For people considering a premium purchase later, rental is basically field testing. You get to find out whether you want a lighter setup, a wider shell, different opening style or stronger focus on theft prevention before spending properly.

Choosing the right rental provider

The best provider is not the one with the flashiest lifestyle photos. It is the one that asks detailed questions before saying yes. Vehicle checks, bar checks, fitting advice and security guidance are signs that the service is built by people who actually use this kit.

Look for clarity around compatibility, handover, responsibility for damage and what hardware is included. If the service also understands real ownership issues like secure mounting, replacement parts and proper fitting, that is usually a good sign that they are not treating roof tents like generic luggage boxes.

That practical approach is exactly what matters when you are new to the category. A specialist business such as Roof Tent Security can be more useful than a broad outdoor hire company because the details are where most problems start.

The real question - rent or buy?

If you camp often, have a suitable vehicle, know where you will store the tent and care about getting the right setup from the start, buying can stack up quickly. If you are unsure on any of those points, renting first is the cheaper mistake-proofing option.

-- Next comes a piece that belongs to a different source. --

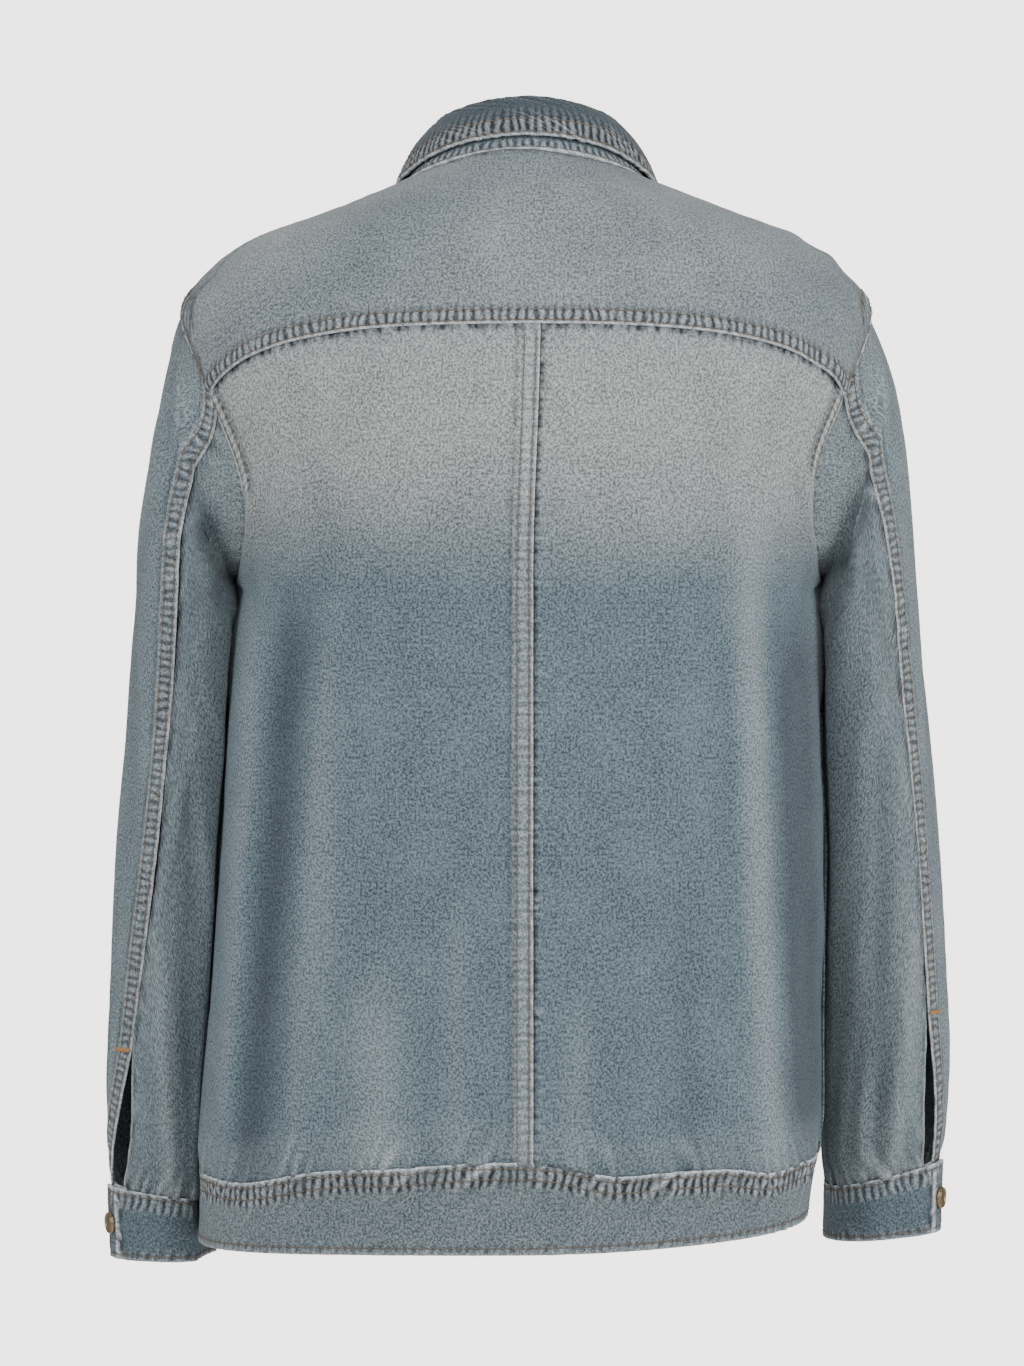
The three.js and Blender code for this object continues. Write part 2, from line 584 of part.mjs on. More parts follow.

There is no universal answer because roof tent use is full of trade-offs. A roof tent can give fast overnight setup, better separation from muddy ground and a tidy all-in-one sleep system. It also adds height, weight, wind resistance and more attention to security than a standard tent. None of that is a deal-breaker, but all of it should be understood before you commit.

If you treat roof tent rental as a proper test rather than a novelty weekend, you will come away with the answer you actually need - not whether rooftop camping looks good in photos, but whether it works for your car, your routes and the way you like to travel. That is the sort of decision worth making before the next trip, not halfway through it.